#### YOUR INSTRUCTIONS
Gather every line below where "from" appears.

#### INFORMATION SHOWN

────────────────

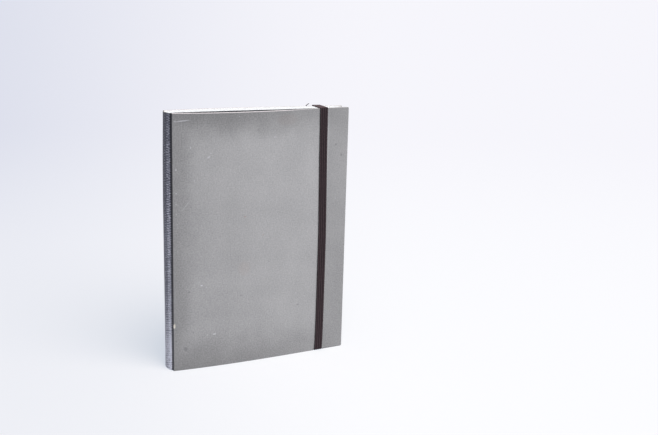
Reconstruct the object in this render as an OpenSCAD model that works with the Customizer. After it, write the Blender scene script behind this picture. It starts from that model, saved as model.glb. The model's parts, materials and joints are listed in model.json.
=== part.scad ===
/* [Notebook] */
// Height of the boards and of the pages
height = 210; // [140:1:300]
// Width of a board, from its joint to the fore-edge
board_w = 153; // [110:1:220]
// Thickness of a board
board_t = 2; // [1.5:0.1:3]
// Thickness of the stack of pages at the spine
pages_t = 14.8; // [9:0.2:30]
// Thickness of the closed book at the fore-edge
fore_t = 14; // [10:0.2:30]
// How far the boards reach past the pages at the fore-edge
overhang = 5; // [2:0.5:10]

/* [Bowed boards] */
// Bow of the front board at its head
front_bow_head = 7.4; // [0:0.2:10]
// Bow of the front board at its tail
front_bow_tail = 2.6; // [0:0.2:10]
// Bow of the back board at its head
back_bow_head = 5; // [0:0.2:10]
// Bow of the back board at its tail
back_bow_tail = 1.8; // [0:0.2:10]
// How far the bows lean towards the spine
bow_lean = 0.4; // [0:0.05:0.6]

/* [Spine] */
// Rounding of the pages' back at the head
round_head = 1.4; // [0.8:0.1:4]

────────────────

#### COMPLETE ANSWER
Reconstruct the object in this render as an OpenSCAD model that works with the Customizer. After it, write the Blender scene script behind this picture. It starts from that model, saved as model.glb. The model's parts, materials and joints are listed in model.json.
// Width of a board, from its joint to the fore-edge